> Data block:
____________

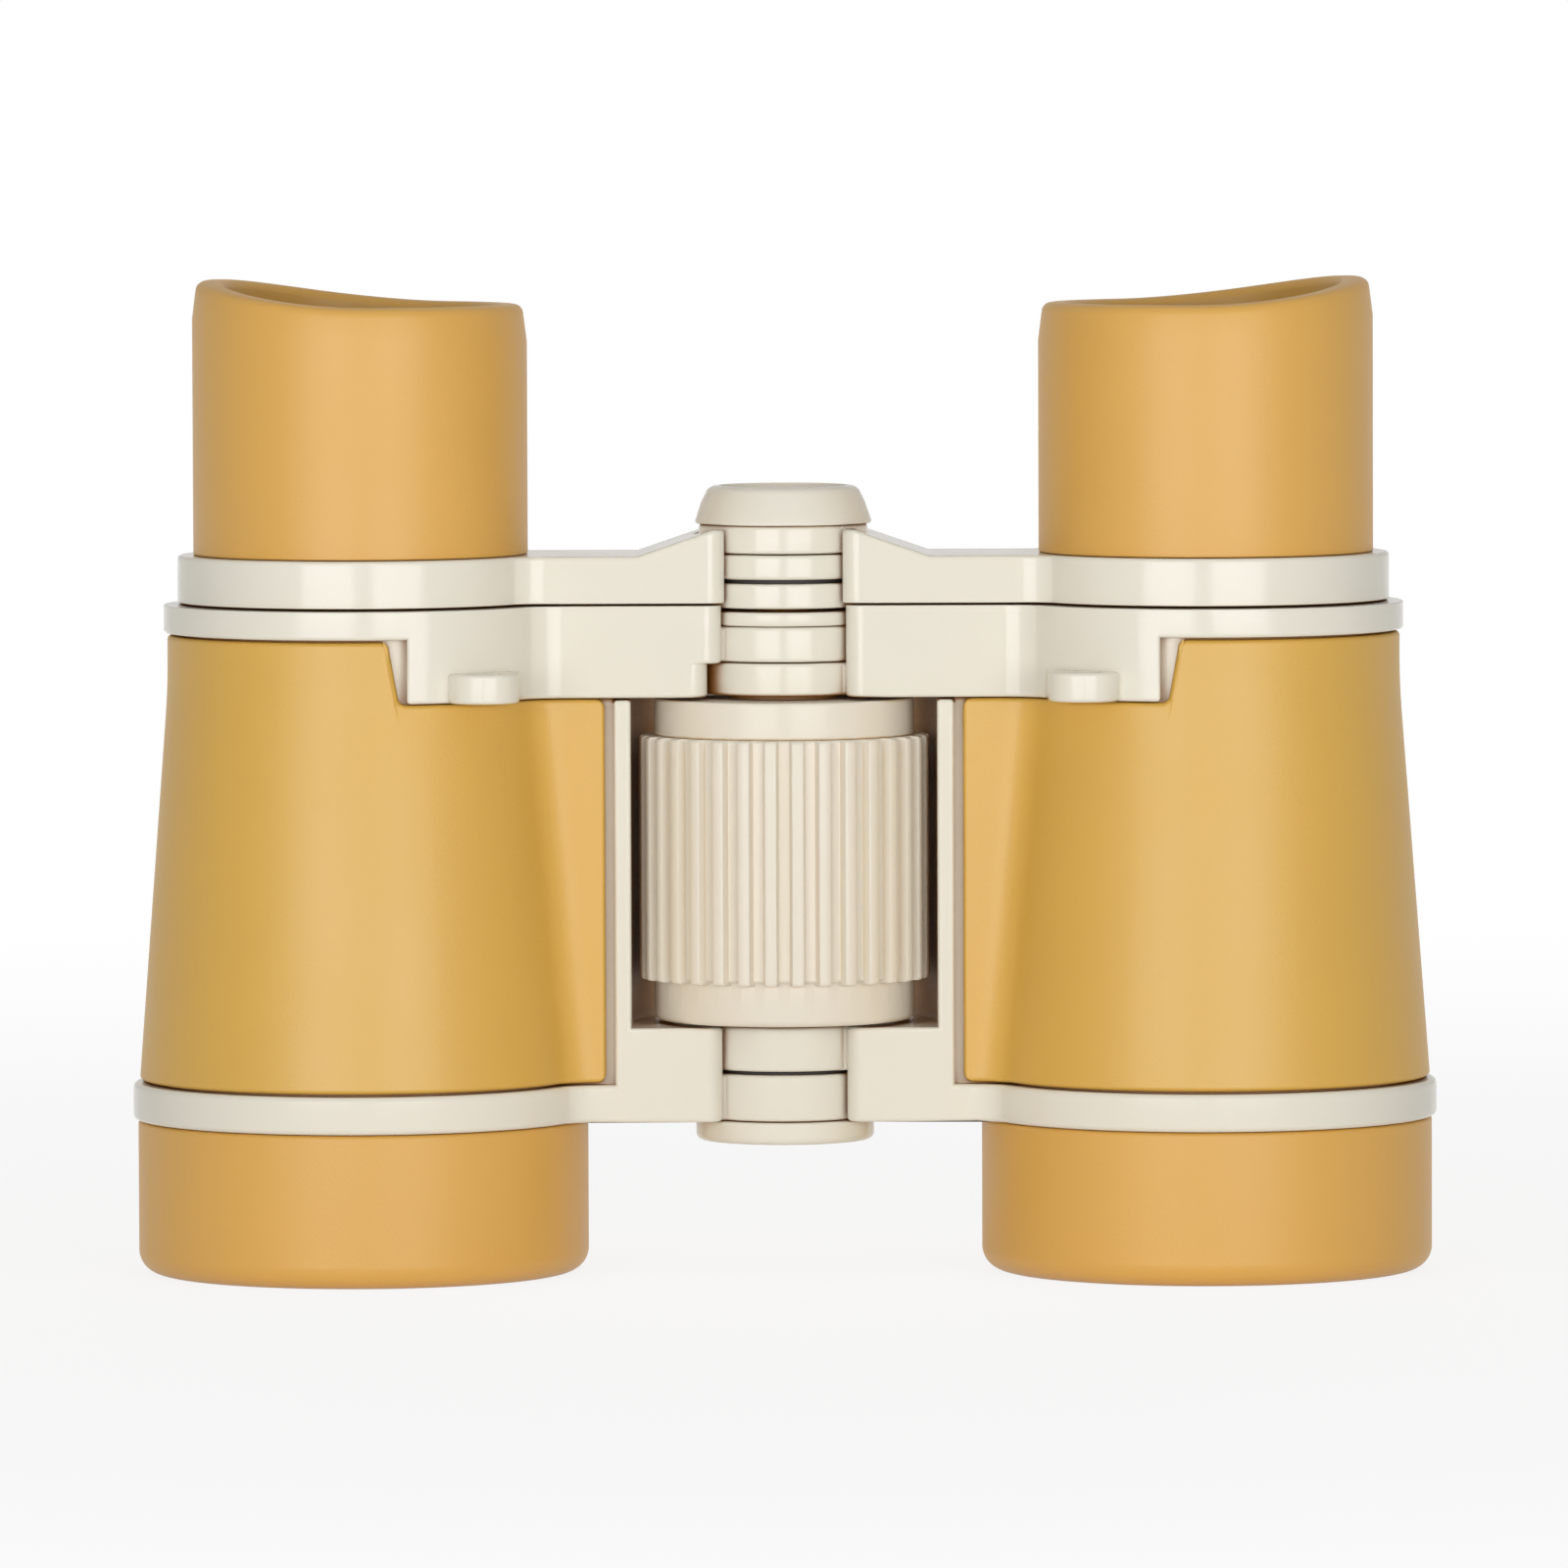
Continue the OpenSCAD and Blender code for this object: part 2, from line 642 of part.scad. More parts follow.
module eyepiece_arm(knuckle_z, knuckle_h, knuckle_bore_r) {
    ramp = [
        [hinge_x - ramp_foot_x, arm_z], [hinge_x - ramp_foot_x, arm_top],
        [hinge_x - ramp_top_x, ramp_top_z], [hinge_x, ramp_top_z], [hinge_x, arm_z]
    ];
    color(cream) {
        difference() {
            at_left_barrel() {
                translate([0, 0, arm_z]) cylinder(r = arm_r, h = arm_h);
                translate([0, 0, arm_z]) bracket(arm_r, bracket_half, blend_r, hinge_x, arm_h);
                translate([0, bracket_half, 0]) rotate([90, 0, 0])
                    linear_extrude(2 * bracket_half) polygon(ramp);
            }
            at_left_barrel() translate([0, 0, arm_z - over])
                cylinder(r = tube_r + fit, h = arm_h + 2 * over);
            hinge_cut(arm_end, arm_z, ramp_top_z, knuckle_z, knuckle_h, knuckle_bore_r);
        }
        translate([0, 0, knuckle_z]) tube(knuckle_r, knuckle_bore_r, knuckle_h);
    }
}

tube_bore_r = tube_r - tube_wall;
eye_seat_r_share = 0.92;
eye_seat_h = 1;
eye_shoulder_z = eye_lens_z - seat;

module eyepiece_tube() {
    color(black_plastic) at_left_barrel() rotate_extrude() polygon([
        [tube_bore_r, arm_z - tube_drop], [tube_r, arm_z - tube_drop], [tube_r, eyecup_z],
        [tube_head_r, eyecup_z], [tube_head_r, tube_top], [eye_lens_r + fit, tube_top],
        [eye_lens_r + fit, eye_shoulder_z], [eye_lens_r * eye_seat_r_share, eye_shoulder_z],
        [eye_lens_r * eye_seat_r_share, eye_shoulder_z - eye_seat_h],
        [tube_bore_r, eye_shoulder_z - 2 * eye_seat_h]
    ]);
}

module eyepiece_lens() {
    color(clear_plastic, 0.5) at_left_barrel() translate([0, 0, eye_lens_z])
        lens(eye_lens_r, eye_lens_h, eye_lens_middle, eye_surface_r);
}

module eyepiece_retainer() {
    color(black_plastic) at_left_barrel() translate([0, 0, eye_lens_top])
        tube(eye_lens_r, eye_lens_r * eye_seat_r_share, retainer_h);
}

// Height of the eyecup's rim at angle a: level, with a wing that rises smoothly to its peak
function from_wing(a) = abs((a - 180 + wing_turn + 540) % 360 - 180);
function rim_z(a) =
    eyecup_z + eyecup_h
    + (from_wing(a) < wing_span ? wing_h * (1 + cos(180 * from_wing(a) / wing_span)) / 2 : 0);
eyecup_ledge_z = tube_top + seam;
eyecup_columns = 72;
rim_lean_h = 3 * rim_edge_r;

function eyecup_loop(a) =
    let (z = rim_z(a))
    let (section = concat(
        [[eyecup_r, eyecup_z], [eyecup_r, z - rim_lean_h - rim_edge_r]],
        arc([eyecup_r - rim_lean - rim_edge_r, z - rim_edge_r], rim_edge_r, 0, 90, 4),
        arc([eyecup_opening_r + rim_edge_r, z - rim_edge_r], rim_edge_r, 90, 180, 4),
        [[eyecup_opening_r, eyecup_ledge_z], [tube_head_r + 2 * fit, eyecup_ledge_z],
            [tube_head_r + 2 * fit, eyecup_z]]
    ))
    [for (p = section) [p.x * cos(a), p.x * sin(a), p.y]];

module eyecup() {
    color(tan_rubber) at_left_barrel()
        loft([for (i = [0:eyecup_columns - 1]) eyecup_loop(360 * i / eyecup_columns)], true);
}

bush_bore_r = screw_r + slide;
wheel_bearing_h = 2;

module upper_hinge_bush() {
    color(cream) difference() {
        union() {
            translate([0, 0, wheel_top - wheel_bearing_h])
                cylinder(r = bush_r, h = bush_flange_top - wheel_top + wheel_bearing_h);
            translate([0, 0, upper_left_top + seat]) cylinder(r = knuckle_r, h = bush_flange_h - seat);
        }
        translate([0, 0, wheel_top - wheel_bearing_h - over])
            cylinder(r = bush_bore_r, h = bush_flange_top - wheel_top + wheel_bearing_h + 2 * over);
    }
}

cap_pocket_r_share = 0.66;
cap_pocket_r = cap_r * cap_pocket_r_share;
pin_head_h = 1.1;
pin_top = wheel_z + lower_collar_h;
bottom_cap_top = ring_z - seat;
bottom_cap_z = bottom_cap_top - bottom_cap_h;
cap_edge_r = 0.6;
washer_inset = 0.6;

module lower_hinge_pin() {
    color(steel) {
        translate([0, 0, bottom_cap_top - pin_head_h])
            cylinder(r = pin_r, h = pin_top - bottom_cap_top + pin_head_h);
        translate([0, 0, bottom_cap_top - pin_head_h]) cylinder(r = cap_pocket_r - fit, h = pin_head_h);
    }
}

module hinge_washer() {
    color(black_plastic) translate([0, 0, lower_split])
        tube(knuckle_r - washer_inset, pin_r + fit, hinge_washer_h);
}

module bottom_cap() {
    color(cream) difference() {
        translate([0, 0, bottom_cap_z]) rotate_extrude() polygon(concat(
            [[0, 0]],
            arc([cap_r - cap_edge_r, cap_edge_r], cap_edge_r, -90, 0, 6),
            [[cap_r, bottom_cap_h], [0, bottom_cap_h]]
        ));
        translate([0, 0, bottom_cap_top - pin_head_h - seat])
            cylinder(r = cap_pocket_r, h = pin_head_h + over);
    }
}

hub_wall = 0.75;
hub_r = collar_r - hub_wall;
hub_groove_inner_r = nut_corner_r + barrel_wall;
hub_groove_outer_r = hub_r - barrel_wall / 1.5;

module focus_wheel() {
    color(wheel_cream) difference() {
        union() {
            translate([0, 0, wheel_z + seat]) cylinder(r = hub_r, h = wheel_h - seat);
            translate([0, 0, grip_top]) cylinder(r = collar_r, h = upper_collar_h);
        }
        translate([0, 0, wheel_z - over]) cylinder(r = screw_r + 2 * slide, h = wheel_h + 2 * over);
        translate([0, 0, wheel_top - wheel_bearing_h - seat])
            cylinder(r = bush_r + run, h = wheel_bearing_h + over);
        translate([0, 0, wheel_z - over])
            cylinder(r = nut_corner_r + fit, h = nut_h + over + wheel_play, $fn = 6);
        translate([0, 0, wheel_z - over])
            tube(hub_groove_outer_r, hub_groove_inner_r, grip_h - lower_collar_h + over);
    }
}

module focus_nut() {
    color(black_plastic) translate([0, 0, wheel_z + wheel_play / 2]) difference() {
        cylinder(r = nut_corner_r, h = nut_h, $fn = 6);
        translate([0, 0, -over]) cylinder(r = pin_r + run, h = nut_h + 2 * over);
    }
}

// Height of a rib's section at a share of the rib pitch: flat tops, flat valleys, sloping sides
rib_points = 8;
rib_steepness = 0.9;
function rib_rise(turn) = min(1, max(0, 0.5 + rib_steepness * cos(360 * turn)));

module wheel_grip() {
    steps = rib_count * rib_points;
    // A groove lies in the middle of the front, at -Y
    ribs = [
        for (i = [0:steps - 1])
            let (a = -90 + 360 * i / steps, r = grip_r - rib_depth * (1 - rib_rise(i / rib_points + 1 / 2)))
            r * [cos(a), sin(a)]
    ];
    color(wheel_cream) difference() {
        union() {
            translate([0, 0, grip_z]) linear_extrude(grip_h) polygon(ribs);
            translate([0, 0, wheel_z]) rotate_extrude() polygon(concat(
                [[0, 0]],
                arc([collar_r - cap_edge_r, cap_edge_r], cap_edge_r, -90, 0, 6),
                [[collar_r, lower_collar_h + over], [0, lower_collar_h + over]]
            ));
        }
        translate([0, 0, wheel_z - over]) cylinder(r = hub_r + fit, h = wheel_h + 2 * over);
    }
}

top_screw_r = 1.15;
top_screw_head_r = 2.2;
top_screw_head_h = 1;
top_screw_h = 6;
dish_depth = 0.7;
dish_floor = top_cap_z + top_cap_h - dish_depth;
screw_floor_z = dish_floor - top_screw_head_h;

module focus_screw() {
    shaft_z = pin_top + wheel_play + seat;
    color(cream) difference() {
        union() {
            translate([0, 0, shaft_z]) cylinder(r = screw_r, h = screw_collar_z - shaft_z + seat);
            translate([0, 0, screw_collar_z]) cylinder(r = knuckle_r, h = screw_collar_h);
            translate([0, 0, screw_collar_z]) cylinder(r = spigot_r, h = top_cap_z - seat - screw_collar_z);
        }
        translate([0, 0, screw_floor_z - top_screw_h - seat])
            cylinder(r = top_screw_r + fit, h = top_screw_h + over);
    }
}

module bridge_washer() {
    color(black_plastic) translate([0, 0, screw_collar_z + screw_collar_h])
        tube(knuckle_r - washer_inset, spigot_r + fit, bridge_washer_h - seat);
}

module top_cap() {
    rim_r = cap_r - top_cap_taper;
    dish_r = rim_r - 2 * cap_edge_r;
    color(cream) translate([0, 0, top_cap_z]) difference() {
        rotate_extrude() polygon(concat(
            [[0, 0], [cap_r, 0]],
            arc([rim_r - cap_edge_r, top_cap_h - cap_edge_r], cap_edge_r, 10, 90, 6),
            [[dish_r, top_cap_h]],
            [[dish_r - dish_depth / 2, top_cap_h - dish_depth], [0, top_cap_h - dish_depth]]
        ));
        translate([0, 0, -over]) cylinder(r = top_screw_r + fit, h = top_cap_h + over);
        translate([0, 0, screw_floor_z - top_cap_z - seat])
            cylinder(r = top_screw_head_r + fit, h = top_cap_h);
    }
}

module top_cap_screw() {
    color(steel) {
        translate([0, 0, screw_floor_z - top_screw_h])
            cylinder(r = top_screw_r, h = top_screw_h + top_screw_head_h);
        translate([0, 0, screw_floor_z]) cylinder(r = top_screw_head_r, h = top_screw_head_h);
    }
}

module left_barrel_body() {
    barrel_body(lower_left_z, lower_split - lower_left_z, pin_r + fit);
}

module right_barrel_body() {
    right_side() barrel_body(lower_right_z, bracket_top - lower_right_z, pin_r + run);
}

// The left cover stands back from the knuckle below its own
module left_top_cover() {
    color(cream) difference() {
        top_cover(upper_split + knuckle_play, upper_left_top - upper_split - knuckle_play, bush_r + fit);
        translate([0, 0, block_z - over]) linear_extrude(upper_split - block_z + over)
            polygon(beyond_end(relief_end));
    }
}

module right_top_cover() {
    right_side() top_cover(upper_right_z, upper_split - upper_right_z, bush_r + run);
}

module left_eyepiece_arm() {
    eyepiece_arm(left_arm_knuckle_z, left_arm_knuckle_h, spigot_r + fit);
}

module right_eyepiece_arm() {
    right_side() eyepiece_arm(right_arm_knuckle_z, right_arm_knuckle_h, spigot_r + run);
}

left_barrel_body();
armour();  // left_armour
objective_cup();  // left_objective_cup
objective_lens();  // left_objective_lens
objective_retainer();  // left_objective_retainer
left_top_cover();
cover_screws();  // left_cover_screws
left_eyepiece_arm();
eyepiece_tube();  // left_eyepiece_tube
eyepiece_lens();  // left_eyepiece_lens
eyepiece_retainer();  // left_eyepiece_retainer
eyecup();  // left_eyecup
right_barrel_body();
right_side() armour();  // right_armour
right_side() objective_cup();  // right_objective_cup
right_side() objective_lens();  // right_objective_lens
right_side() objective_retainer();  // right_objective_retainer
right_top_cover();
right_side() cover_screws();  // right_cover_screws
right_eyepiece_arm();
right_side() eyepiece_tube();  // right_eyepiece_tube
right_side() eyepiece_lens();  // right_eyepiece_lens
right_side() eyepiece_retainer();  // right_eyepiece_retainer
right_side() eyecup();  // right_eyecup
upper_hinge_bush();
lower_hinge_pin();
hinge_washer();
bottom_cap();
focus_wheel();
wheel_grip();
focus_nut();
focus_screw();
bridge_washer();
top_cap();
top_cap_screw();
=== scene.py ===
"""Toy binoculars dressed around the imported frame: rounded mouldings, rubber, ribbed wheel and studio."""

import json
import math

import bmesh
import bpy
from bpy.props import FloatProperty, FloatVectorProperty, IntProperty, PointerProperty
from mathutils import Euler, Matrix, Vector

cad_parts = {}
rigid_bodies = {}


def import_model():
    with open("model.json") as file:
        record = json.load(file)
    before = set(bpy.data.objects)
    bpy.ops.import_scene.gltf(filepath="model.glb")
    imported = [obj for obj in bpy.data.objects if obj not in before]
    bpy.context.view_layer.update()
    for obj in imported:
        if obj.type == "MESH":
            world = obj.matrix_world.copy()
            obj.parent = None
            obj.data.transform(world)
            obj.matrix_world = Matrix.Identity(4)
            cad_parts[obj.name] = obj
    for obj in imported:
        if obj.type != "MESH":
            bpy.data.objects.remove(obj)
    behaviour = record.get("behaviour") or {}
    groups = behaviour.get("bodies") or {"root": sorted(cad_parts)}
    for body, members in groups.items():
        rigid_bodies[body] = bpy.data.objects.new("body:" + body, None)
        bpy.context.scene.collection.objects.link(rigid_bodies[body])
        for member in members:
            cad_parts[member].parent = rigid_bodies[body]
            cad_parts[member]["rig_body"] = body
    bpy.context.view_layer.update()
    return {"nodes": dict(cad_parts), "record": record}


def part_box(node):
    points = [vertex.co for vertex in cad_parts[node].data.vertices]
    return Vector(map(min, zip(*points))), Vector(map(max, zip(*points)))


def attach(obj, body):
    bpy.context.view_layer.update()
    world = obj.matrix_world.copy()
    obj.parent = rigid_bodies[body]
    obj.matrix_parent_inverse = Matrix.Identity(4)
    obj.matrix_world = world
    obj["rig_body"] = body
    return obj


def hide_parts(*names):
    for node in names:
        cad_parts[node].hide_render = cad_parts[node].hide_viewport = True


bl_info = {
    "name": "Toy Binoculars",
    "version": (1, 0, 0),
    "blender": (4, 5, 0),
    "location": "3D View > Sidebar > Binoculars",
    "description": "Rounds, covers and lights a pair of folding toy binoculars",
    "category": "Object",
}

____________

> Stated task: Return exactly the lines from the line that has "hinge_washer();" to the line that has "cad_parts[member].parent = rigid_bodies[body]", both of them included.

> The result:
hinge_washer();
bottom_cap();
focus_wheel();
wheel_grip();
focus_nut();
focus_screw();
bridge_washer();
top_cap();
top_cap_screw();
=== scene.py ===
"""Toy binoculars dressed around the imported frame: rounded mouldings, rubber, ribbed wheel and studio."""

import json
import math

import bmesh
import bpy
from bpy.props import FloatProperty, FloatVectorProperty, IntProperty, PointerProperty
from mathutils import Euler, Matrix, Vector

cad_parts = {}
rigid_bodies = {}


def import_model():
    with open("model.json") as file:
        record = json.load(file)
    before = set(bpy.data.objects)
    bpy.ops.import_scene.gltf(filepath="model.glb")
    imported = [obj for obj in bpy.data.objects if obj not in before]
    bpy.context.view_layer.update()
    for obj in imported:
        if obj.type == "MESH":
            world = obj.matrix_world.copy()
            obj.parent = None
            obj.data.transform(world)
            obj.matrix_world = Matrix.Identity(4)
            cad_parts[obj.name] = obj
    for obj in imported:
        if obj.type != "MESH":
            bpy.data.objects.remove(obj)
    behaviour = record.get("behaviour") or {}
    groups = behaviour.get("bodies") or {"root": sorted(cad_parts)}
    for body, members in groups.items():
        rigid_bodies[body] = bpy.data.objects.new("body:" + body, None)
        bpy.context.scene.collection.objects.link(rigid_bodies[body])
        for member in members:
            cad_parts[member].parent = rigid_bodies[body]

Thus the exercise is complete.